2 Это было в дни отставки военного и морского министра А.И. Гучкова (30 апреля), решения Петросовета и Комитета Государственной Думы об образовании коалиционного Временного правительства (1 мая) и отставки министра иностранных дел П.Н. Милюкова (2 мая). По вступлении Керенского в должность военного и морского министра Колчак 12 мая обратился к нему с просьбой освободить его от командования Черноморским флотом. Тот попросил подождать своего приезда в Севастополь. Во время посещения Керенским 17 мая Севастополя (см. письмо No 12 и примеч. к нему) Колчак в разговоре с Керенским возвращался к этому вопросу, однако официально своей просьбы не повторял.
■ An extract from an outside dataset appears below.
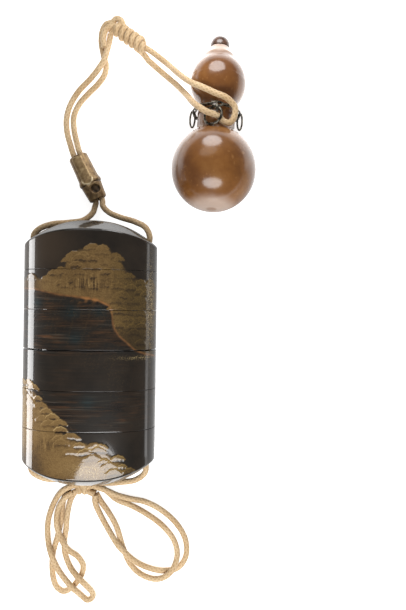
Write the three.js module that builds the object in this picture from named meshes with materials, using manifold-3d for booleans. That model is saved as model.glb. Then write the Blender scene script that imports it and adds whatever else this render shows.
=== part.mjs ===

3 Имеются в виду переговоры о поездке Колчака в США во главе специальной военной миссии. Свое согласие на эту поездку Колчак действительно дал через несколько дней - 17 июня (см. письмо No 21 и примеч. к нему). Отъезд, однако, оказался отложенным еще более чем на месяц; мотивы этой задержки, со стороны Временного правительства и со стороны самого Колчака, были весьма различны (см. об этом ниже).
No 21
[Не ранее 17 июня 1917 г.]
[Датируется по содержанию.]
В субботу 17-го я имел совершенно секретный и весьма важный разговор с послом С[оединенных] Ш[татов] С[еверной] Америки Root'ом1 и адмиралом USN [United States Navy (англ.) - Военно-морской флот Соединенных Штатов [Америки].] Glenon'[ом]2, результатом которого было решение мое принять участие в предполагаемых операциях Американского флота3. Делу был придан сразу весьма решительный характер, и я ухожу в ближайшем будущем в Нью-Йорк. Итак, я оказался в положении, близком к кондотьеру, предложившему чужой стране свой военный опыт, знания и, в случае надобности, голову и жизнь в придачу. Вопросы все решены, и что делать - для меня не представляет сомнений.